I can recall working on a tender in Australia some years ago where Anglian Water used there US operations experience to demonstrate that they could achieve very high quality water by using this technique. From memory they did this on a time basis to avoid the turbidity spike. 45 minutes seems to ring a bell. Now they had 67 plants in the USA but they dont trade there as Anglian Water I dont think. I am sure there have been papers on this operational technique prented at AWWA.

From memory the turbidity achieved or aimed for was 0.1NTU.

There filters were a mixture of sand, anthracite over sand and anthracite. They used water followed by water + air scour for the washing cycle

 
It is further assumed that you are using clean water for backwashing. When a filter is to be placed in operation for the filtering run, it is first "filtered to waste" for a few minutes. This is because a good filtering action will not be secured until the bed has settled and a small amount of floc has accumulated. Taking successive samples of the effluent and reviewing them for clarity will allow the filtration efficiency to be determined. As soon as the effluent runs clear, the filter-to-waste operation is discontinued and the filter unit is put into service.

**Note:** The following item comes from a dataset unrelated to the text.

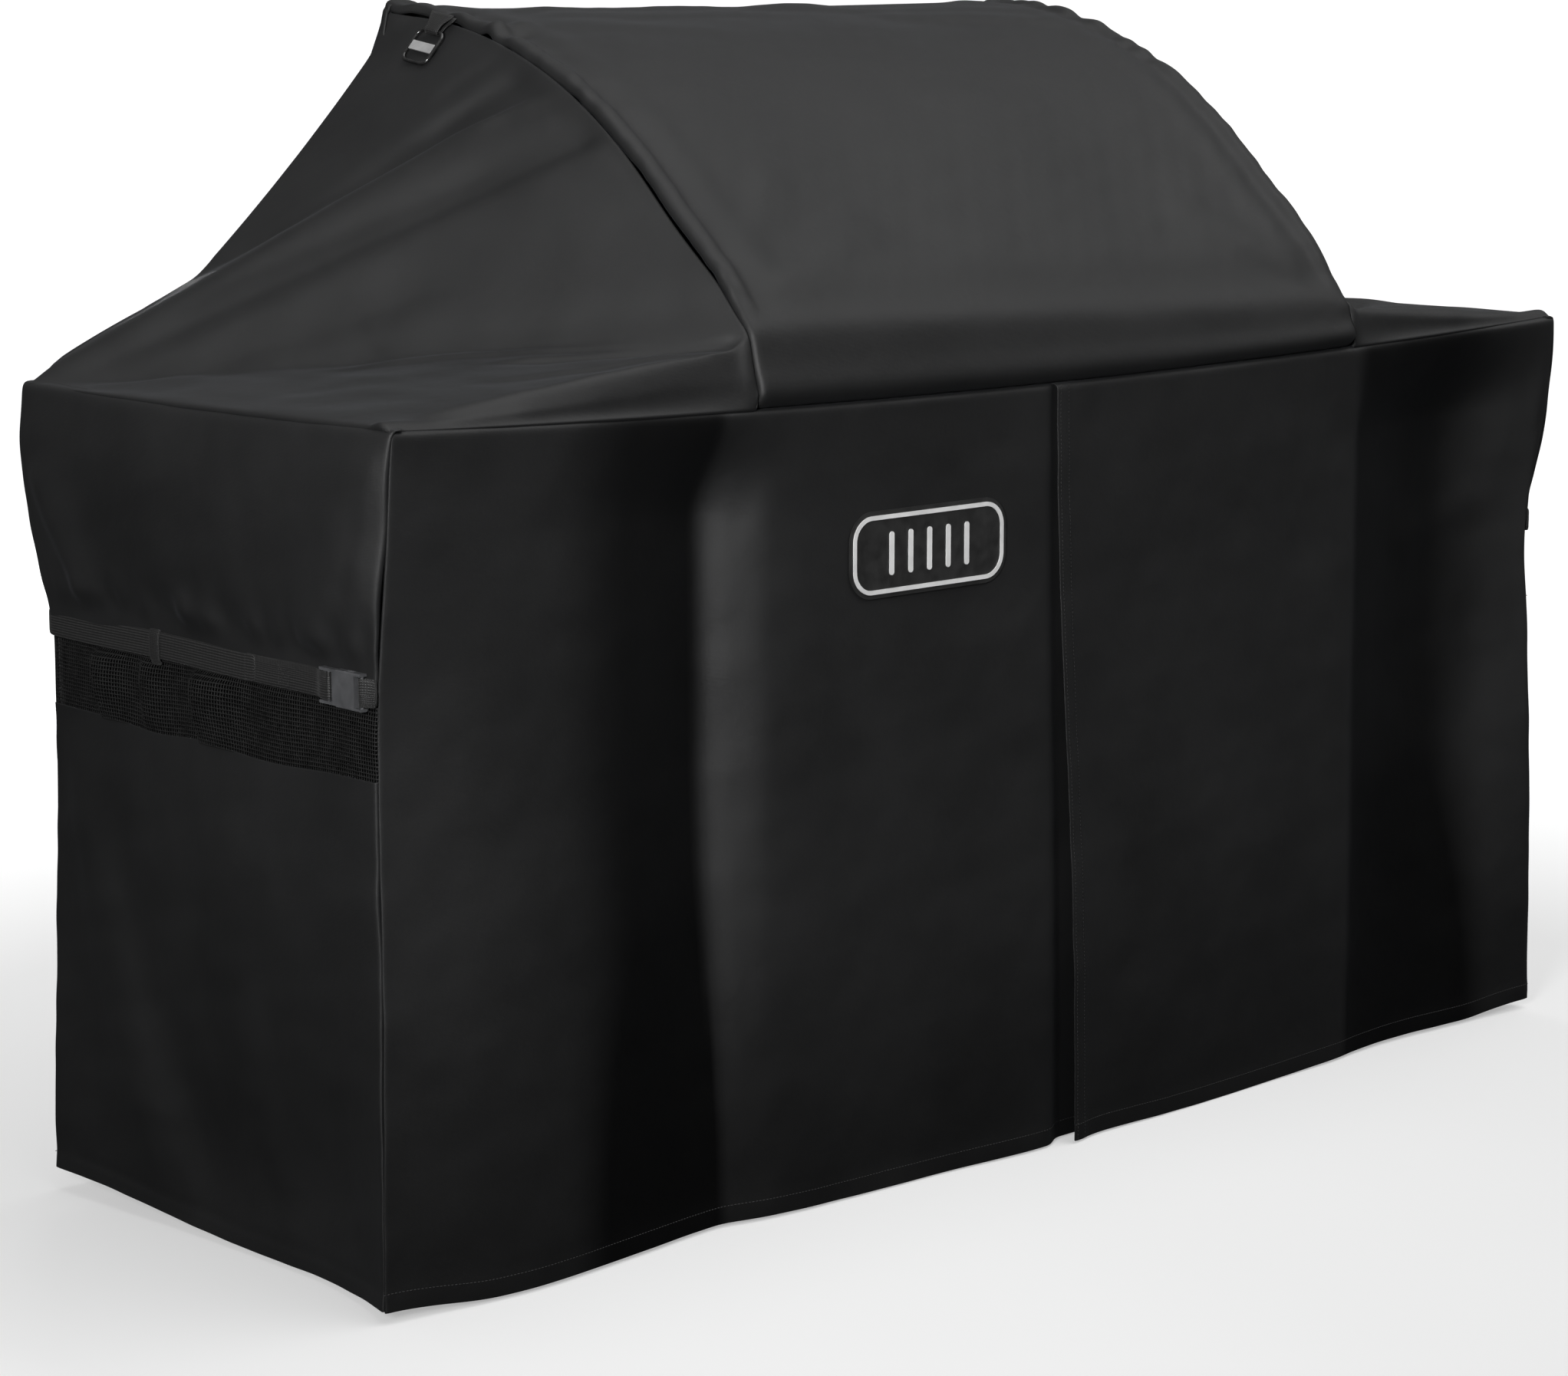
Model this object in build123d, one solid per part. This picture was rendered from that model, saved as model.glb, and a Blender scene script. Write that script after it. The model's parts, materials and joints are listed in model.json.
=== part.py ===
"""Fitted fabric cover for a free-standing grill with two side shelves and a raised hood.

All sizes are in millimetres.  +Z is up, the hem rests on z = 0, the front faces -Y and the
origin is in the middle of the footprint.  The cover is sewn from flat panels that meet edge to
edge.  At each end it has a mesh vent, a webbing strap with a side-release buckle, and a metal
ring that swings in a webbing tab at the top of the hood.
"""
from build123d import *
import os
from math import cos, radians, sin, tan

os.makedirs("parts", exist_ok=True)

# ------------------------------------------------------------------ driving dimensions
# Overall shape
cover_width = 1910.0        # along X, fabric to fabric
cover_depth = 647.0         # along Y, front face to back face
shelf_height = 937.0        # hem to the seam round the shelves
hood_width = 1010.0         # along X
hood_offset = 65.0          # hood centre, to the right of the cover's middle
hood_height = 418.0         # shelf seam to the ridge
fascia_height = 62.0        # upright front of the hood
slope_angle = 43.5          # front slope of the hood, from level, in degrees
crease_radius = 6.0         # soft fold between fascia and slope
shelf_lip = 8.0             # rolled edge of the gusset above the shelf seam
fold_share = 0.58           # where the gusset's fold leaves the rear edge, as a share of the shelf
fold_rise = 110.0           # height of that point above the shelf seam
rear_sag = 24.0             # hollow of the rear edge between the fold and the ridge
crown_steps = 8             # flat strips that stand for the crown's curve in a gusset
rear_steps = 4              # straight lengths in the hollow rear edge

# Cloth
fabric = 1.5                # thickness of the panels
hem_fold = 25.0             # height of the turned-in hem
mesh_thickness = 1.0
vent_height = 93.0          # mesh below the strap

# Centre placket: the right front panel laps over the left one
placket_x = 28.0            # free edge of the right panel
facing_width = 20.0         # stitched facing behind that edge
underlap_front = 30.0       # underlap's seam, to the left of the free edge
underlap_seam = 20.0        # width of that seam
underlap_back = 32.0        # how far the underlap runs behind the right panel

# Webbing and its straps
webbing = 1.6               # thickness
webbing_width = 30.0
strap_height = 673.0        # strap centre above the hem
strap_under_plug = 20.0     # how far the strap runs in under the buckle's plug
tail_length = 145.0         # loose tail behind the buckle
tail_tuck = 4.0             # hidden end of the tail under its ladder bar
tail_fall = 10.0            # the tail reaches the strap this far behind the plug
keeper_place = 93.0         # keeper loop, behind the cover's middle
keeper_width = 20.0
keeper_ear = 5.0            # sewn-down length above and below the strap
eye_slit = 0.3              # opening between the anchor's two layers at their seam
slide_gap = 0.4             # between pieces that slide past each other
fit_gap = 0.3               # between pieces that turn or plug together

# Side-release buckle, all lengths along the strap unless said otherwise
buckle_inset = 28.0         # front panel to the buckle's front end
web_side_gap = 1.8          # webbing's edge to the side arms of a frame
buckle_thickness = 10.0     # out from the cover
socket_length = 42.0
socket_arm = 10.0           # open frame in front of the socket's hollow
socket_wall = 2.0           # top and bottom skins
socket_side = 3.7           # side walls
socket_floor = 3.0          # end wall of the hollow
socket_corner = 1.6         # rounding of its long outer edges
window_length = 13.0        # side openings where the prongs show
window_start = 14.0         # mouth to window
bar_radius = 2.0            # bars that carry the webbing
frame_arm = 3.2             # side arms of the open frames, across the strap
plug_length = 28.0
plug_inset = 1.0            # how far the plug's sides stand inside the socket's
plug_thickness = 7.0
plug_block = 6.0            # solid part that carries tongue and prongs
plug_bar_back = 15.0        # block's front face to the ladder bar
plug_lip = 3.0              # thickness of the low bar under the tail
plug_lip_width = 4.0        # along the strap
plug_lip_drop = 1.0         # how far it lies below the plug's side arms
mouth_gap = 2.0             # socket mouth to plug
tongue_width = 10.0         # across the strap
tongue_length = 27.0
prong_set_in = 4.3          # hollow's side to the middle of the prong's arm
prong_knuckle = 3.0         # radius of the prong's root
prong_arm = 3.0             # thickness of the springy arm
prong_head = 10.0           # length of the head
prong_head_height = 7.0     # across the strap
plug_travel = 30.0          # how far the plug pulls out

# Ring and its tab
ring_place = 0.81           # along the crown's curve, as a share of it from the front
ring_width = 46.0           # wire centre to wire centre, along the seam
ring_drop = 44.0            # wire centre to wire centre, down the slope
ring_wire = 2.25            # wire radius
ring_corner = 10.0
ring_below_seam = 26.0      # seam to hinge line
tab_seam_gap = 0.5          # seam to the tab's sewn end
tab_thickness = 1.4
label_height = 12.0
label_thickness = 2.2
label_drop = 17.0           # hinge line to the label

# Badge on the left front panel
badge_x = -180.0
badge_height = 749.0        # its centre above the hem
badge_length = 250.0
badge_width = 100.0
badge_corner = 34.0
badge_plate_thickness = 1.5
badge_relief = 1.2          # rim and bars above the plate
badge_rim_width = 5.0
badge_rim_inset = 5.0
bar_count = 5
bar_pitch = 30.0
bar_width = 7.0
bar_length = 50.0
bar_corner = 3.4

# ------------------------------------------------------------------ worked-out places
badge_depth = badge_plate_thickness + badge_relief
back_y = (cover_depth + badge_depth) / 2
front_y = back_y - cover_depth
end_x = cover_width / 2
hood_left = hood_offset - hood_width / 2
hood_right = hood_offset + hood_width / 2
fascia_top = shelf_height + fascia_height
ridge = shelf_height + hood_height
panel_back = back_y - fabric            # inner face of the back panel
vent_bottom = strap_height - vent_height

# The crown's curve is level where it meets the back panel.
slope_run = (ridge - fascia_top) / tan(radians(slope_angle))
crown_tangent = panel_back - (front_y + slope_run)
crown_radius = crown_tangent / tan(radians(slope_angle / 2))
arc_slack = 0.01            # leaves a trace of level cloth behind the arc, so that it can be drawn


# ------------------------------------------------------------------ helpers
def block(x, y, z):
    """A box from three pairs of limits."""
    size = (x[1] - x[0], y[1] - y[0], z[1] - z[0])
    centre = Location(((x[0] + x[1]) / 2, (y[0] + y[1]) / 2, (z[0] + z[1]) / 2))
    return centre * Box(*size)


def upright(points, y_near, thickness):
    """A flat upright panel from (x, z) points, its near face at y_near."""
    face = Plane.XZ * make_face(Polyline(*points, close=True))
    return Location((0, y_near, 0)) * extrude(face, amount=-thickness)


def save(shape, node):
    export_step(shape, f"parts/{node}.step")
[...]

Since you are trying to settle the bed, your filter-to-waste flow rate should at the same rate as the normal operating rate. Doing the filter-to-waste operation at a lesser rate will probably contribute to excessive filter-to-waste volume as well as lower effluent quality as suspended matter travels down through the unsettled filter bed
 
I haven't seen references on this. You might contact some filter manufacturers to see if they have any studies; but, here is what I know and think (For What Its Worth).

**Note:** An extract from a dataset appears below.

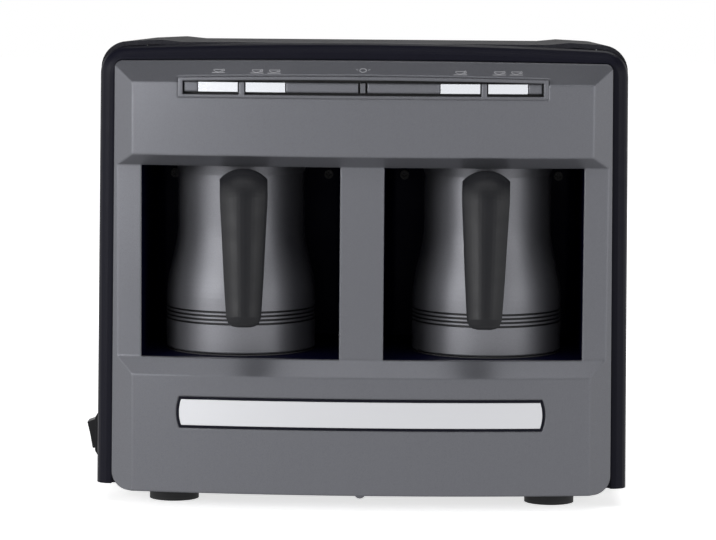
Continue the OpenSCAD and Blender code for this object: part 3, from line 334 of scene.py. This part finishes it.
# For each slot of the record, and for the print: the function that makes its material, its
# colour, and the other settings.
LOOKS = {
    "panel_grey": (metallic_lacquer, (0.135, 0.138, 0.155), {}),
    "pot_metal": (metallic_lacquer, (0.18, 0.182, 0.2),
                  dict(roughness=0.5, metallic=0.6, edge=0.3 * MM, painted_shade_grooves=GROOVE_HEIGHTS)),
    "rim_black": (satin_plastic, (0.006, 0.006, 0.012), dict(roughness=0.38, gloss=0.1)),
    "casing_black": (grained_plastic, (0.015, 0.015, 0.019), dict(gloss=0.09)),
    "inner_black": (satin_plastic, (0.008, 0.008, 0.010), dict(roughness=0.45)),
    "liner_black": (dark_interior, (0.0015, 0.0015, 0.014), {}),
    "switch_black": (satin_plastic, (0.007, 0.007, 0.009), dict(roughness=0.34, gloss=0.2)),
    "handle_black": (satin_plastic, (0.011, 0.0113, 0.0135),
                     dict(roughness=0.42, edge=0.8 * MM, gloss=0.22)),
    "button_chrome": (bright_metal, (0.80, 0.82, 0.86), dict(roughness=0.22)),
    "plate_silver": (brushed_metal, (0.66, 0.665, 0.69), dict(roughness=0.34)),
    "sheet_steel": (brushed_metal, (0.52, 0.53, 0.55), dict(roughness=0.32)),
    "screw_steel": (bright_metal, (0.48, 0.48, 0.50), dict(roughness=0.28)),
    "screw_black": (satin_plastic, (0.006, 0.006, 0.010), dict(roughness=0.4, gloss=0.3)),
    "heater_steel": (brushed_metal, (0.26, 0.26, 0.27), dict(roughness=0.42)),
    "hotplate_dark": (brushed_metal, (0.025, 0.025, 0.028),
                      dict(roughness=0.5, along=(1.0, 1.0, 1.0))),
    "brass": (bright_metal, (0.62, 0.45, 0.18), dict(roughness=0.26)),
    "lens_clear": (light_guide, (0.14, 0.143, 0.16), {}),
    "led_white": (satin_plastic, (0.75, 0.72, 0.62), dict(roughness=0.3)),
    "board_green": (circuit_board, (0.02, 0.12, 0.05), {}),
    "relay_blue": (satin_plastic, (0.02, 0.07, 0.28), dict(roughness=0.35)),
    "transformer_yellow": (satin_plastic, (0.45, 0.33, 0.06), dict(roughness=0.45)),
    "capacitor_sleeve": (satin_plastic, (0.03, 0.04, 0.12), dict(roughness=0.25)),
    "block_white": (satin_plastic, (0.62, 0.60, 0.54), dict(roughness=0.45)),
    "ceramic": (satin_plastic, (0.52, 0.48, 0.40), dict(roughness=0.6)),
    "cable_grey": (satin_plastic, (0.26, 0.28, 0.31), dict(roughness=0.5)),
    "foot_rubber": (rubber, (0.003, 0.003, 0.004), {}),
    "seal_silicone": (rubber, (0.018, 0.018, 0.020), {}),
    "print": (satin_plastic, (0.34, 0.34, 0.36), dict(roughness=0.5)),
}

materials = {name: make(name, color, **more) for name, (make, color, more) in LOOKS.items()}


# ---------- the CAD nodes ----------

# Degrees between two faces from which their edge shows as sharp.
SHARP_FROM = 28
SHARP_FROM_ON_HANDLES = 75


def dress_nodes():
    """Gives each CAD node its slot's material, and smooth shading but at its sharp edges."""
    for entry in frame["record"]["subparts"]:
        node = nodes[entry["node"]]
        node.data.materials.clear()
        node.data.materials.append(materials[entry["material_slot"]])
        for face in node.data.polygons:
            face.use_smooth = True
        on_handle = entry["node"].startswith("pot_handle")
        smooth = node.modifiers.new("smooth", "EDGE_SPLIT")
        smooth.split_angle = radians(SHARP_FROM_ON_HANDLES if on_handle else SHARP_FROM)


dress_nodes()


# ---------- printed pictograms ----------

PRINT_Z = BEVEL_Z + 5.9 * MM
PRINT_LINE = 0.38 * MM
PRINT_FILM = 0.03 * MM
SAME_POINT = 1e-6

# Millimetres from a button's middle to each of its two cups.
CUP_FROM_MIDDLE = 4.4


def on_bevel(x, up):
    """A point on the panel's top bevel, x across and up along its slope from the line of print."""
    z = PRINT_Z + up * cos(BEVEL_SLOPE)
    radius = BOW_R - (z - BEVEL_Z) + PRINT_FILM
    return Vector((x, FRONT + BOW_R - sqrt(radius * radius - x * x), z))


def arc(centre, radius, start, end, steps, squash=1.0):
    """Points of an arc in the print's plane, angles in degrees."""
    turns = [radians(start + (end - start) * i / steps) for i in range(steps + 1)]
    return [(centre[0] + radius * cos(t), centre[1] + radius * squash * sin(t)) for t in turns]


def cup_lines(x):
    """Lines of a small coffee cup on its saucer, in millimetres, its middle at x."""
    bowl = arc((x - 0.3, 1.2), 2.3, 180, 360, 16, squash=0.75)
    ear = arc((x + 2.0, 0.8), 0.85, 80, -110, 8)
    saucer = [(x - 3.5, -1.0), (x + 3.3, -1.0)]
    return [bowl + [bowl[0]], ear, saucer]


def ready_lines(x):
    """Lines of the mark over the light, in millimetres: a ring between two dashes."""
    ring = arc((x, 1.5), 1.7, 0, 360, 24, squash=0.75)
    left_dash = [(x - 3.7, 2.2), (x - 2.5, 1.6)]
    right_dash = [(x + 2.5, 1.6), (x + 3.7, 2.2)]
    return [ring, left_dash, right_dash]


def print_lines(name, lines):
    """One thin mesh that follows the bevel along all these lines."""
    mesh = bpy.data.meshes.new(name)
    printed = bpy.data.objects.new(name, mesh)
    work = bmesh.new()
    for line in lines:
        points = [Vector(p) * MM for p in line]
        closed = (points[0] - points[-1]).length < SAME_POINT
        if closed:
            points = points[:-1]
        rails = []
        for i, point in enumerate(points):
            before = points[i - 1] if closed or i else points[i]
            after = points[(i + 1) % len(points)] if closed or i < len(points) - 1 else points[i]
            way = (after - before).normalized()
            side = Vector((-way.y, way.x)) * PRINT_LINE / 2
            rails.append([work.verts.new(on_bevel(*(point + side))),
                          work.verts.new(on_bevel(*(point - side)))])
        for i in range(len(rails) - (0 if closed else 1)):
            first, second = rails[i], rails[(i + 1) % len(rails)]
            work.faces.new((first[0], first[1], second[1], second[0]))
    bmesh.ops.recalc_face_normals(work, faces=work.faces)
    work.to_mesh(mesh)
    work.free()
    bpy.context.scene.collection.objects.link(printed)
    mesh.materials.append(materials["print"])
    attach(printed, "appliance")


def button_middle(node):
    """How far right of the machine's middle a button is, in millimetres."""
    low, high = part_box(node)
    return (low.x + high.x) / 2 / MM


def print_pictograms():
    """One or two cups over each button, and a mark over the light."""
    for node in ("button_left_one_cup", "button_right_one_cup"):
        print_lines("print_" + node, cup_lines(button_middle(node)))
    for node in ("button_left_two_cups", "button_right_two_cups"):
        middle = button_middle(node)
        print_lines("print_" + node,
                    cup_lines(middle - CUP_FROM_MIDDLE) + cup_lines(middle + CUP_FROM_MIDDLE))
    print_lines("print_ready", ready_lines(0.0))


print_pictograms()


# ---------- stage and light ----------

FLOOR_HALF = 6
FLOOR_WHITE = (0.95, 0.95, 0.95)
FLOOR_TO_THE_PART = (0.3, 0.3, 0.3)

# The floor's own glow to the camera grows with the distance from the part's middle, in metres.
GLOW_FROM, GLOW_FULL = 0.2, 0.6
GLOW_NEAR, GLOW_FAR = 0.7, 1.0

# Heights of a direction, from -1 to 1, between which the backdrop fades out of reflections.
MIRRORED_TO, MIRRORED_FADED = 0.12, 0.32

# The room's light on the part: height of the direction it comes from, and strength.
ROOM = [(-1.0, 0.5), (-0.6, 0.3), (-0.28, 0.33), (-0.12, 1.04), (0.12, 1.04), (0.32, 0.12),
        (1.0, 0.06)]

PART_MIDDLE = (0, 0, 0.12)

# Name, place, point aimed at, width and height, and power in watts.
LAMPS = [
    ("key_left", (-1.4, -1.45, 0.42), PART_MIDDLE, (0.9, 0.9), 8.6),
    ("fill_right", (1.5, -1.45, 0.42), PART_MIDDLE, (0.7, 0.9), 5.2),
    ("side_left", (-2.0, -0.75, 0.7), PART_MIDDLE, (1.5, 1.3), 9),
    ("side_right", (2.0, -0.75, 0.7), PART_MIDDLE, (1.5, 1.3), 6),
    ("back_above", (0.5, 1.5, 2.0), PART_MIDDLE, (1.6, 1.2), 9),
    ("front_above", (0, -0.95, 1.65), PART_MIDDLE, (2.4, 0.6), 12.5),
    ("corner_left", (-0.62, -0.95, 0.42), (-0.13, -0.1, 0.22), (0.3, 0.3), 2.6),
]


def make_floor():
    """A floor that looks white and keeps the part's soft shadow, but lights it less from below."""
    mesh = bpy.data.meshes.new("floor")
    floor = bpy.data.objects.new("floor", mesh)
    work = bmesh.new()
    bmesh.ops.create_grid(work, x_segments=1, y_segments=1, size=FLOOR_HALF)
    work.to_mesh(mesh)
    work.free()
    bpy.context.scene.collection.objects.link(floor)
    s = Shader("floor_white", FLOOR_WHITE, roughness=0.9, Specular_IOR_Level=0.0)
    seen = s.seen()
    s.color(s.mix(seen, FLOOR_TO_THE_PART, FLOOR_WHITE))
    distance = s.node("ShaderNodeVectorMath", operation="LENGTH")
    s.join(s.where, distance, "Vector")
    glow = s.remap(distance.outputs["Value"], GLOW_FROM, GLOW_FULL, GLOW_NEAR, GLOW_FAR)
    s.set(s.surface, "Emission Color", WHITE)
    s.join(s.math("MULTIPLY", seen, glow), s.surface, "Emission Strength")
    mesh.materials.append(s.material)
    floor.visible_glossy = False


def area_light(name, at, aim, size, power):
    data = bpy.data.lights.new(name, "AREA")
    data.shape = "RECTANGLE"
    data.size, data.size_y = size
    data.energy = power
    light = bpy.data.objects.new(name, data)
    light.location = at
    light.rotation_euler = (Vector(aim) - Vector(at)).to_track_quat("-Z", "Y").to_euler()
    bpy.context.scene.collection.objects.link(light)


def make_world():
    """White where it is seen, and in reflections up to a little over the horizon.

    All other light is the room's, whose strength changes with the height it comes from.
    """
    world = bpy.data.worlds.new("white_room")
    bpy.context.scene.world = world
    world.use_nodes = True
    w = Nodes(world.node_tree)
    background = w.tree.nodes["Background"]
    w.set(background, "Color", WHITE)
    height = w.rise(w.node("ShaderNodeTexCoord").outputs["Generated"])

    room = w.node("ShaderNodeValToRGB")
    stops = room.color_ramp.elements
    while len(stops) < len(ROOM):
        stops.new(0.5)
    for stop, (step, strength) in zip(stops, ROOM):
        stop.position = (step + 1) / 2
        stop.color = (strength, strength, strength, 1)
    w.join(w.remap(height, -1, 1, 0, 1), room, "Fac")

    glossy = w.node("ShaderNodeLightPath").outputs["Is Glossy Ray"]
    mirrored = w.math("MULTIPLY", glossy, w.remap(height, MIRRORED_TO, MIRRORED_FADED, 1, 0))
    white = w.node("ShaderNodeMix")
    w.join(w.math("MAXIMUM", w.seen(), mirrored), white, "Factor")
    w.join(room.outputs["Color"], white, "A")
    w.set(white, "B", 1.0)
    w.join(white.outputs["Result"], background, "Strength")


make_floor()
make_world()
for lamp in LAMPS:
    area_light(*lamp)

bpy.context.scene.view_settings.view_transform = "Standard"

The filter-to-waste or "ripening" stage is done for two purposes. It settles the media back into place after the backwash. This reduces the space between media granuals and allows the filter to capture smaller particles. The ripening also washes any turbid water in the media away and allows the clean media to capture larger particles which also reduces the spaces between media/particles reducing the blow through.

I don't think a slower filtration rate in this stage will settle the media into the same density as the normal filtration rate and therefore could allow some turbidity to still pass through the media once the filter is put into filtration mode.

As you mentioned most references discuss the time. This varies dependent upon many things that are site specific. You will have to do a pilot study at your site to see what each filter requires if you want an exact time. An on-line turbidimeter will show you your spike and its length. Otherwise you could set the length of time to something like 30 minutes and get most if not all of the spike.

I'll note that many plants (particularly groundwater) I've seen do not even utilize this stage. I think at these facilities the spike is small or does little to harm the overall water quality.
 
The idea of ripening the cell at normal flow rate is sound advice.Yes you use more energy through the filter to waste cycle but you can achieve the 0.1NTU consistently.

With on line turbidity metering aim to have one per cell. Some companies have one per filter bank. That way they dont know of a cell has ripened or they have breakthrough in another cell and needs backwashing.

 
Thanks for your comments. Based on my own research, I agree that there is not much literature on the FTW rate. I have contacted AWWA for assistance in finding JAWWA articles where FTW was addressed, hoping to find some discussion of FTW rate setting.

Lacking any "official" criteria, we are looking at an empirical determination of the timing of the post-backwash turbidity spike, and setting the FTW duration to at least that duration. We are establishing the pipe sizing based on the filters' design flow rate. We are also looking at terminating the backwash before the filter is fully cleaned, to "seed" the media. I have found this to be a practice at other water treatment plants to both minimize the volume of backwash water used and to increase the productive filtering time. Finally, we are considering providing sample taps on the FTW line, and installing sample piping to the filter's effluent turbidity meter to signal the "achievement" of the spike, and using that as the determinant for terminating the FTW stage. Honestly, though, since the backwash water and FTW streams are returned to the plant headworks for retreatment, the use of the empirical timing will likely be the method chosen.

Thanks again for your comments. Hopefully, I can be a donor and not just a recipient to other advice-seekers on this site.
 
You should be able to set the filter-to-waste time as an input variable in your controls.

We typically set the air scour, concurrent air/water, water wash, filter run, and filter-to-waste times as user inputs that can be modified in the PLC as needed.

Don't know your piping layout; but, if you put your filter-to-waste piping as an offshoot (tee) of the effluent pipe and locate it after the turbidimeter, you can measure the spike and measure the full filter run too.

As stanier said, you want a turbidimeter for each filter and a sample tap for each filter.